START Source material

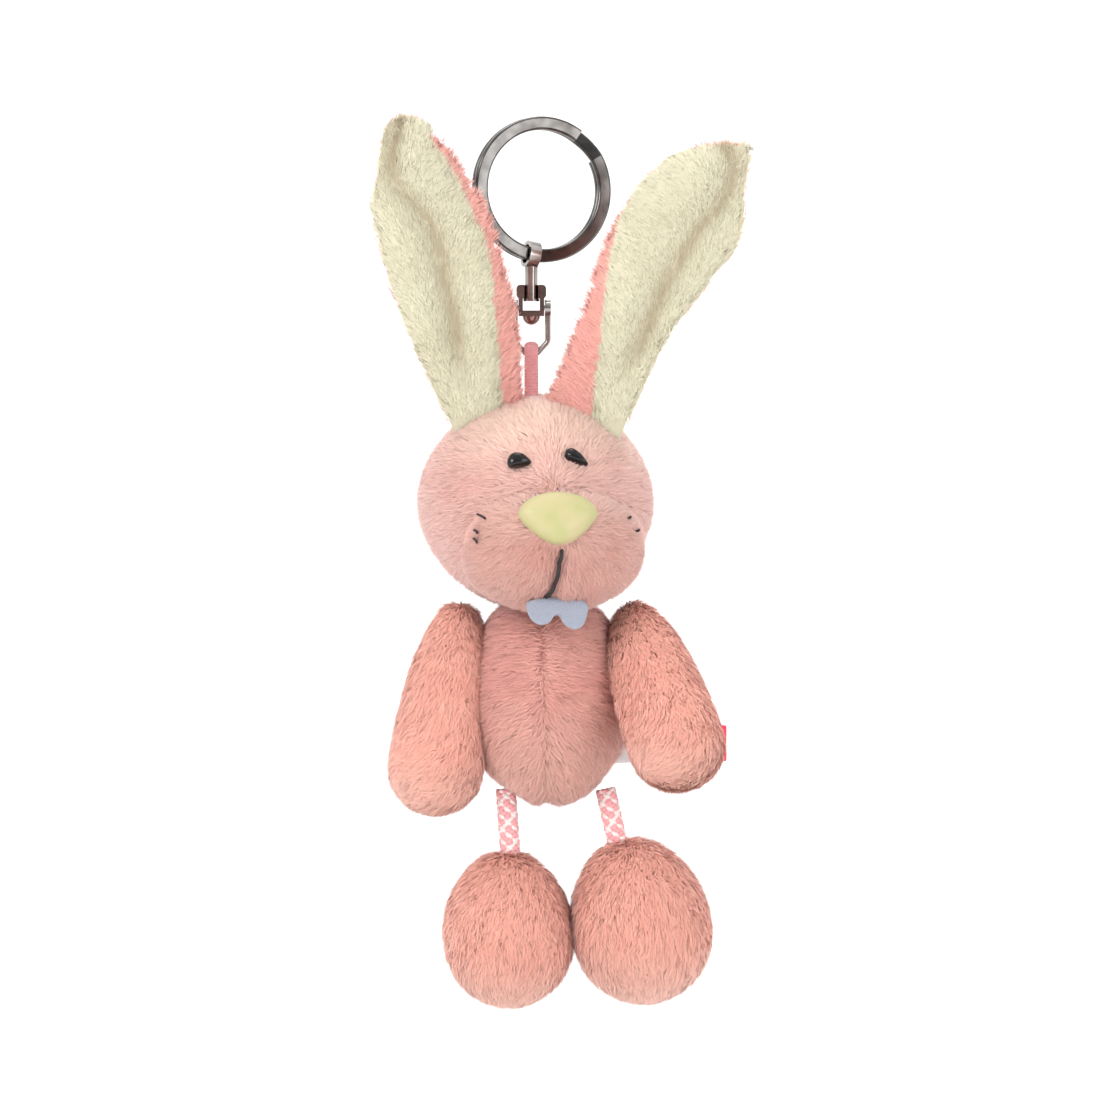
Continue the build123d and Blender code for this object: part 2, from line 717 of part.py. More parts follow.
# --- Legs and feet ---
left_ankle = Vector(hips["left"] + left_ankle_out, leg_y, hip_z - left_leg_drop)
right_ankle = Vector(hips["right"] + right_ankle_out, leg_y, hip_z - right_leg_drop)
left_foot = left_ankle + Vector(left_foot_out, 0, left_foot_sink - left_foot_length / 2)
right_foot = right_ankle + Vector(right_foot_out, 0, right_foot_sink - right_foot_length / 2)
feet = {
    "left": (left_ankle, left_foot, left_foot_width, left_foot_length, left_foot_roll),
    "right": (right_ankle, right_foot, right_foot_width, right_foot_length, right_foot_roll),
}
meeting = Vector(cos(radians(feet_meeting_slope)), 0, sin(radians(feet_meeting_slope)))
meeting_x = (left_foot.X + left_foot_width / 2 + right_foot.X - right_foot_width / 2) / 2
meeting_point = Vector(meeting_x, leg_y, (left_foot.Z + right_foot.Z) / 2)
for side, (ankle, centre, width, length, roll) in feet.items():
    hip_point = Vector(hips[side], leg_y, hip_z)
    with BuildPart() as leg_cord:
        with BuildLine() as leg_line:
            Line(hip_point, ankle)
        with BuildSketch(Plane(hip_point, z_dir=ankle - hip_point)):
            Circle(leg_cord_radius)
        sweep()
        with Locations(hip_point, ankle):
            Sphere(leg_cord_radius)
    export_piece(leg_cord, f"{side}_leg_cord")
    leg_cord_length = (ankle - hip_point).length + 2 * leg_cord_radius
    print(side, "leg cord length", round(leg_cord_length, 2))
    toe_radius = width / 2 - 0.4
    heel_radius = toe_radius * foot_heel_share
    foot_spread = length - toe_radius - heel_radius
    foot_shape = (toe_radius, heel_radius, foot_spread, width * 0.62)
    shift = (toe_radius - heel_radius) / 2
    foot_place = Location(centre, (0, -roll, 0)) * Location((0, 0, shift))
    inward = 1 if side == "left" else -1
    meeting_plane = Plane(meeting_point, z_dir=meeting * inward).offset(-skin_gap / 2)
    for name, start in (("upper", 180), ("sole", 0)):
        with BuildPart() as foot_panel:
            add(egg(foot_shape, foot_place, wall=fabric, start=start, sweep=180))
            with Locations(ankle):
                Sphere(ankle_dimple, mode=Mode.SUBTRACT)
            split(bisect_by=meeting_plane, keep=Keep.BOTTOM)
        export_piece(foot_panel, f"{side}_foot_{name}")
    with BuildPart() as foot_stuffing:
        add(egg(foot_shape, foot_place, inset=fabric + fill_clearance))
        with Locations(ankle):
            Sphere(ankle_dimple, mode=Mode.SUBTRACT)
        split(bisect_by=meeting_plane, keep=Keep.BOTTOM)
    export_piece(foot_stuffing, f"{side}_foot_stuffing")
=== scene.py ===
# %% [markdown]
# # A plush rabbit key ring
# The rabbit is sewn from short-pile plush, stuffed, and hung by a flat ribbed cord from a swivel and a
# split ring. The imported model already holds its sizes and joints. This lesson gives every part its look:
# stuffed skins worked out as grids, a pile of real hairs on them, sewn details, cords and metal.

import bpy
import numpy as np
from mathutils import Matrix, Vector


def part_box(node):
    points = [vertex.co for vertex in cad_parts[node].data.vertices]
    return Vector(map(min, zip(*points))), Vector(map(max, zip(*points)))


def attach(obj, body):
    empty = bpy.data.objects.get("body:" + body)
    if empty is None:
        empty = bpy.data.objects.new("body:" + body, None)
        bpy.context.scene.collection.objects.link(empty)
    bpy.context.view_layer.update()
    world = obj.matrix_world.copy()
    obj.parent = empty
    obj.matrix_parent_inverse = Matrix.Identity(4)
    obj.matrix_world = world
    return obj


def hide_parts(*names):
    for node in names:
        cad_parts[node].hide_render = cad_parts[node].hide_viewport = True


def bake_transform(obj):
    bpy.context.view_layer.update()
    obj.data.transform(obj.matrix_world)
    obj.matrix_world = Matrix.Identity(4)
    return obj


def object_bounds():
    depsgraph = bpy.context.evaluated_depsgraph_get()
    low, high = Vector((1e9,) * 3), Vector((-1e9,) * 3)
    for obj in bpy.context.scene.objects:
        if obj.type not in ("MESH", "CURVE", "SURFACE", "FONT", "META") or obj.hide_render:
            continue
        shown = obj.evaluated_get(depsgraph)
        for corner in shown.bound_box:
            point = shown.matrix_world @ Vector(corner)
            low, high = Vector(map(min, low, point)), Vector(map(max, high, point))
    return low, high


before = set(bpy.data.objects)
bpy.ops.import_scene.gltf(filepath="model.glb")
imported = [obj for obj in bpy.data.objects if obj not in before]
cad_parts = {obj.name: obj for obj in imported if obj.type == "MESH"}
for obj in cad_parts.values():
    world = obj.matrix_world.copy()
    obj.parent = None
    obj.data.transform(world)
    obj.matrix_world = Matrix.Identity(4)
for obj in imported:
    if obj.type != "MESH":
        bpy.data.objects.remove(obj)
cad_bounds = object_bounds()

MM = 0.001
low, high = (np.array(corner) / MM for corner in cad_bounds)
middle = (low + high) / 2
print("frame loaded, middle at", middle.round(1), "size", (high - low).round(1))

# %% [markdown]
# ## Camera, lights and backdrop
# A long lens a metre away shows the toy almost without perspective, as a catalogue picture does. The
# room is a plain pale sweep: a floor that curves up behind, so no horizon shows.

# %% Camera
FIELD = 191.8
DISTANCE = 950.0
SENSOR = 36.0
camera = bpy.data.objects.new("camera", bpy.data.cameras.new("camera"))
camera.data.sensor_width = SENSOR
camera.data.lens = SENSOR * DISTANCE / FIELD
camera.data.clip_end = 20.0
camera.location = np.array([4.91, -DISTANCE, -73.5]) * MM
camera.rotation_euler = (np.pi / 2, 0, 0)
bpy.context.scene.collection.objects.link(camera)
bpy.context.scene.camera = camera
bpy.context.scene.view_settings.view_transform = "Standard"
print("camera", tuple(round(c, 3) for c in camera.location), "lens", round(camera.data.lens, 1))

# %% [markdown]
# ## Shader sums as plain Python
# Node trees are easier to read as sums. `Number` wraps one output socket and adds a Math node for each
# operator. `Finish` makes one material; its `add` takes a node's type, its settings and its inputs.

# %% Shader helpers


class Number:
    """A socket that can be added, multiplied and compared; each sum adds one Math node."""

    def __init__(self, finish, socket):
        self.finish = finish
        self.socket = socket

    def math(self, operation, *others, clamp=False):
        settings = {"operation": operation, "use_clamp": clamp}
        return self.finish.add("ShaderNodeMath", settings, dict(enumerate(others)))

    def __add__(self, other):
        return self.math("ADD", self, other)

    __radd__ = __add__

    def __mul__(self, other):
        return self.math("MULTIPLY", self, other)

    __rmul__ = __mul__

    def __sub__(self, other):
        return self.math("SUBTRACT", self, other)

    def __rsub__(self, other):
        return self.math("SUBTRACT", other, self)

    def __truediv__(self, other):
        return self.math("DIVIDE", self, other)

    def __pow__(self, other):
        return self.math("POWER", self, other)

    def above(self, low_end, high_end):
        """0 below low_end, 1 above high_end, eased between them."""
        settings = {"interpolation_type": "SMOOTHSTEP"}
        inputs = {0: self, 1: low_end, 2: high_end}
        return self.finish.add("ShaderNodeMapRange", settings, inputs)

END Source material

### [What to produce]
Word for word, write out all of the data above.

### [Finished task]
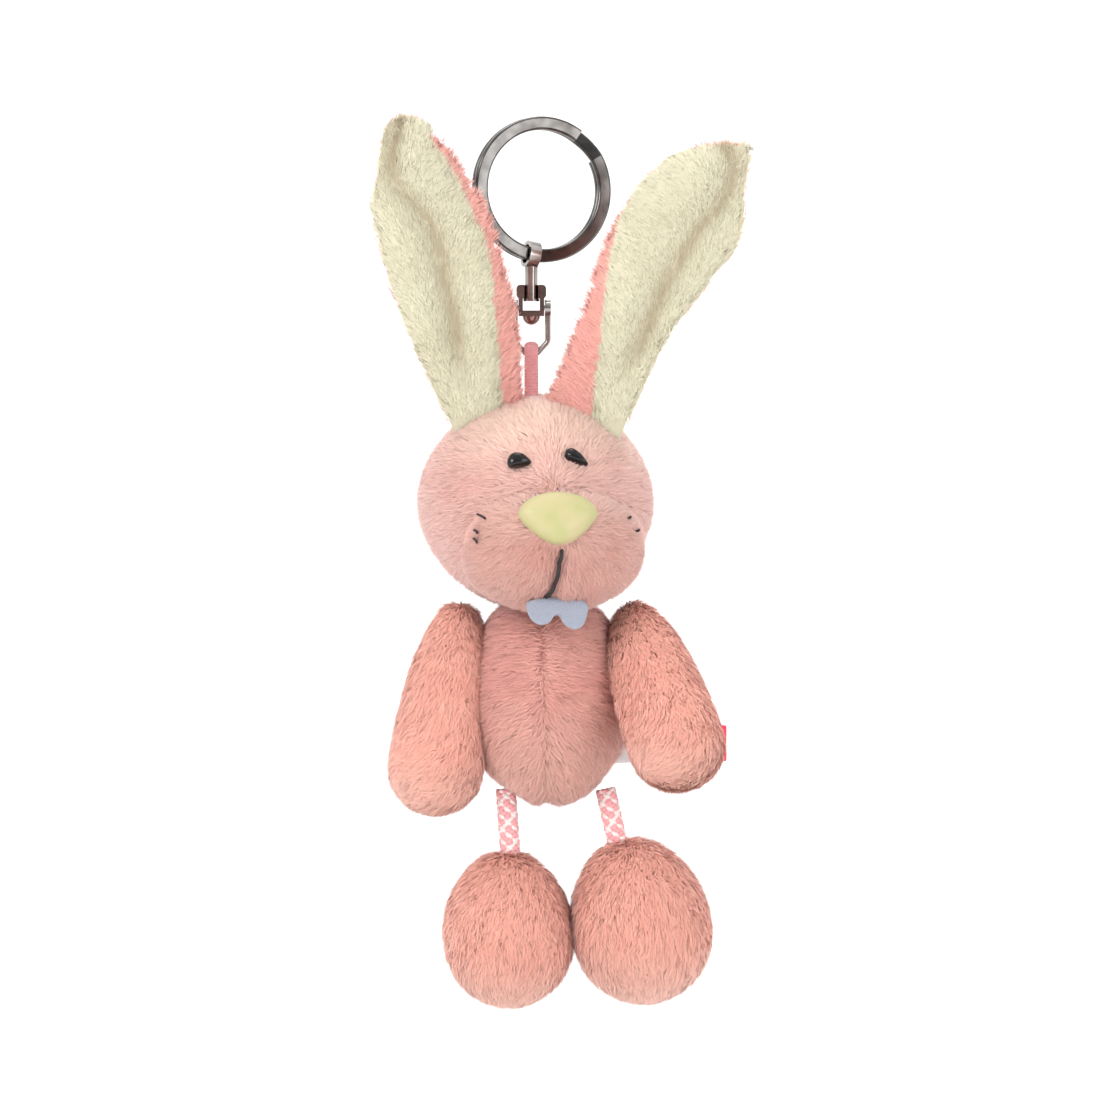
Continue the build123d and Blender code for this object: part 2, from line 717 of part.py. More parts follow.
# --- Legs and feet ---
left_ankle = Vector(hips["left"] + left_ankle_out, leg_y, hip_z - left_leg_drop)
right_ankle = Vector(hips["right"] + right_ankle_out, leg_y, hip_z - right_leg_drop)
left_foot = left_ankle + Vector(left_foot_out, 0, left_foot_sink - left_foot_length / 2)
right_foot = right_ankle + Vector(right_foot_out, 0, right_foot_sink - right_foot_length / 2)
feet = {
    "left": (left_ankle, left_foot, left_foot_width, left_foot_length, left_foot_roll),
    "right": (right_ankle, right_foot, right_foot_width, right_foot_length, right_foot_roll),
}
meeting = Vector(cos(radians(feet_meeting_slope)), 0, sin(radians(feet_meeting_slope)))
meeting_x = (left_foot.X + left_foot_width / 2 + right_foot.X - right_foot_width / 2) / 2
meeting_point = Vector(meeting_x, leg_y, (left_foot.Z + right_foot.Z) / 2)
for side, (ankle, centre, width, length, roll) in feet.items():
    hip_point = Vector(hips[side], leg_y, hip_z)
    with BuildPart() as leg_cord:
        with BuildLine() as leg_line:
            Line(hip_point, ankle)
        with BuildSketch(Plane(hip_point, z_dir=ankle - hip_point)):
            Circle(leg_cord_radius)
        sweep()
        with Locations(hip_point, ankle):
            Sphere(leg_cord_radius)
    export_piece(leg_cord, f"{side}_leg_cord")
    leg_cord_length = (ankle - hip_point).length + 2 * leg_cord_radius
    print(side, "leg cord length", round(leg_cord_length, 2))
    toe_radius = width / 2 - 0.4
    heel_radius = toe_radius * foot_heel_share
    foot_spread = length - toe_radius - heel_radius
    foot_shape = (toe_radius, heel_radius, foot_spread, width * 0.62)
    shift = (toe_radius - heel_radius) / 2
    foot_place = Location(centre, (0, -roll, 0)) * Location((0, 0, shift))
    inward = 1 if side == "left" else -1
    meeting_plane = Plane(meeting_point, z_dir=meeting * inward).offset(-skin_gap / 2)
    for name, start in (("upper", 180), ("sole", 0)):
        with BuildPart() as foot_panel:
            add(egg(foot_shape, foot_place, wall=fabric, start=start, sweep=180))
            with Locations(ankle):
                Sphere(ankle_dimple, mode=Mode.SUBTRACT)
            split(bisect_by=meeting_plane, keep=Keep.BOTTOM)
        export_piece(foot_panel, f"{side}_foot_{name}")
    with BuildPart() as foot_stuffing:
        add(egg(foot_shape, foot_place, inset=fabric + fill_clearance))
        with Locations(ankle):
            Sphere(ankle_dimple, mode=Mode.SUBTRACT)
        split(bisect_by=meeting_plane, keep=Keep.BOTTOM)
    export_piece(foot_stuffing, f"{side}_foot_stuffing")
=== scene.py ===
# %% [markdown]
# # A plush rabbit key ring
# The rabbit is sewn from short-pile plush, stuffed, and hung by a flat ribbed cord from a swivel and a
# split ring. The imported model already holds its sizes and joints. This lesson gives every part its look:
# stuffed skins worked out as grids, a pile of real hairs on them, sewn details, cords and metal.

import bpy
import numpy as np
from mathutils import Matrix, Vector


def part_box(node):
    points = [vertex.co for vertex in cad_parts[node].data.vertices]
    return Vector(map(min, zip(*points))), Vector(map(max, zip(*points)))


def attach(obj, body):
    empty = bpy.data.objects.get("body:" + body)
    if empty is None:
        empty = bpy.data.objects.new("body:" + body, None)
        bpy.context.scene.collection.objects.link(empty)
    bpy.context.view_layer.update()
    world = obj.matrix_world.copy()
    obj.parent = empty
    obj.matrix_parent_inverse = Matrix.Identity(4)
    obj.matrix_world = world
    return obj


def hide_parts(*names):
    for node in names:
        cad_parts[node].hide_render = cad_parts[node].hide_viewport = True


def bake_transform(obj):
    bpy.context.view_layer.update()
    obj.data.transform(obj.matrix_world)
    obj.matrix_world = Matrix.Identity(4)
    return obj


def object_bounds():
    depsgraph = bpy.context.evaluated_depsgraph_get()
    low, high = Vector((1e9,) * 3), Vector((-1e9,) * 3)
    for obj in bpy.context.scene.objects:
        if obj.type not in ("MESH", "CURVE", "SURFACE", "FONT", "META") or obj.hide_render:
            continue
        shown = obj.evaluated_get(depsgraph)
        for corner in shown.bound_box:
            point = shown.matrix_world @ Vector(corner)
            low, high = Vector(map(min, low, point)), Vector(map(max, high, point))
    return low, high


before = set(bpy.data.objects)
bpy.ops.import_scene.gltf(filepath="model.glb")
imported = [obj for obj in bpy.data.objects if obj not in before]
cad_parts = {obj.name: obj for obj in imported if obj.type == "MESH"}
for obj in cad_parts.values():
    world = obj.matrix_world.copy()
    obj.parent = None
    obj.data.transform(world)
    obj.matrix_world = Matrix.Identity(4)
for obj in imported:
    if obj.type != "MESH":
        bpy.data.objects.remove(obj)
cad_bounds = object_bounds()

MM = 0.001
low, high = (np.array(corner) / MM for corner in cad_bounds)
middle = (low + high) / 2
print("frame loaded, middle at", middle.round(1), "size", (high - low).round(1))

# %% [markdown]
# ## Camera, lights and backdrop
# A long lens a metre away shows the toy almost without perspective, as a catalogue picture does. The
# room is a plain pale sweep: a floor that curves up behind, so no horizon shows.

# %% Camera
FIELD = 191.8
DISTANCE = 950.0
SENSOR = 36.0
camera = bpy.data.objects.new("camera", bpy.data.cameras.new("camera"))
camera.data.sensor_width = SENSOR
camera.data.lens = SENSOR * DISTANCE / FIELD
camera.data.clip_end = 20.0
camera.location = np.array([4.91, -DISTANCE, -73.5]) * MM
camera.rotation_euler = (np.pi / 2, 0, 0)
bpy.context.scene.collection.objects.link(camera)
bpy.context.scene.camera = camera
bpy.context.scene.view_settings.view_transform = "Standard"
print("camera", tuple(round(c, 3) for c in camera.location), "lens", round(camera.data.lens, 1))

# %% [markdown]
# ## Shader sums as plain Python
# Node trees are easier to read as sums. `Number` wraps one output socket and adds a Math node for each
# operator. `Finish` makes one material; its `add` takes a node's type, its settings and its inputs.

# %% Shader helpers


class Number:
    """A socket that can be added, multiplied and compared; each sum adds one Math node."""

    def __init__(self, finish, socket):
        self.finish = finish
        self.socket = socket

    def math(self, operation, *others, clamp=False):
        settings = {"operation": operation, "use_clamp": clamp}
        return self.finish.add("ShaderNodeMath", settings, dict(enumerate(others)))

    def __add__(self, other):
        return self.math("ADD", self, other)

    __radd__ = __add__

    def __mul__(self, other):
        return self.math("MULTIPLY", self, other)

    __rmul__ = __mul__

    def __sub__(self, other):
        return self.math("SUBTRACT", self, other)

    def __rsub__(self, other):
        return self.math("SUBTRACT", other, self)

    def __truediv__(self, other):
        return self.math("DIVIDE", self, other)

    def __pow__(self, other):
        return self.math("POWER", self, other)

    def above(self, low_end, high_end):
        """0 below low_end, 1 above high_end, eased between them."""
        settings = {"interpolation_type": "SMOOTHSTEP"}
        inputs = {0: self, 1: low_end, 2: high_end}
        return self.finish.add("ShaderNodeMapRange", settings, inputs)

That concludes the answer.